The most entertaining part of both versions is probably Sammy Davis Jr's extraordinarily eccentric performance as a hipster gunslinger. He dresses entirely in modern leathers which are embellished with a little fringe to make the outfit look kinda-sorta Western. His outfit is so garish and so anachronistic that he makes Cleavon Little's spiffy and contemporaneous "Sheriff Bart" (from Blazing Saddles) seem in comparison to be a Dickensian waif.

In his role as the cocky gunfighter, Sammy performs some twirling and fast-draw tricks in real time, and he's actually brilliant at it. He's so graceful and quick that he probably could really have been a gunslinger. While I'm in the mood to find some silver linings in this cloud, I'll note that Stephanie Powers speaks very good Spanish. Those are about the only good things to be said about these two "sister movies."


Hey, it's in the public domain, but if you just have to own a copy, knock yourself out.

Actually, I think that the additional scenes in the 1978 re-issue are still protected as copyrighted material, even though the original 1972 footage is in the public domain, so you may have to spend a few bucks to see the 1978 version.

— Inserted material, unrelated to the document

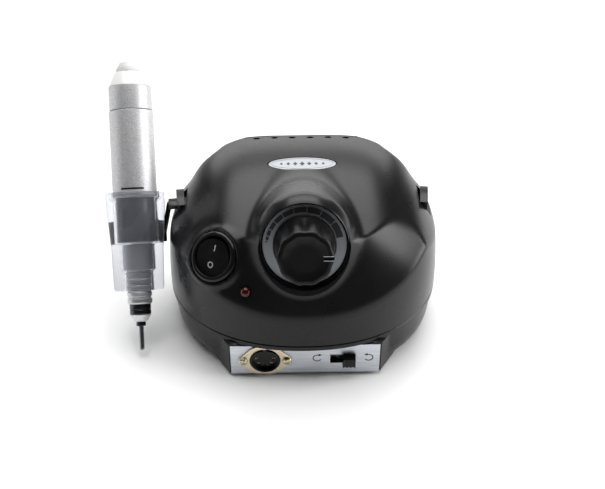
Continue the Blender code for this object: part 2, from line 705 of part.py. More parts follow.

There are no reviews online.


3.6 IMDB summary (of 10)

IMDb treats these as a single film.




  • Stephanie Powers shows her butt, albeit far from the camera.
  • Barbara Werle shows her butt very briefly


Web www.scoopy.com

Our Grade:

If you are not familiar with our grading system, you need to read the explanation, because the grading is not linear. For example, by our definition, a C is solid and a C+ is a VERY good movie. There are very few Bs and As. Based on our descriptive system, these films are:

F and D

Gone With the West (F) is incomprehensible, amateurish gibberish. Little Moon and Jud McGraw is not as bad simply because it's shorter and has a voice-over to tell you what the hell is going on.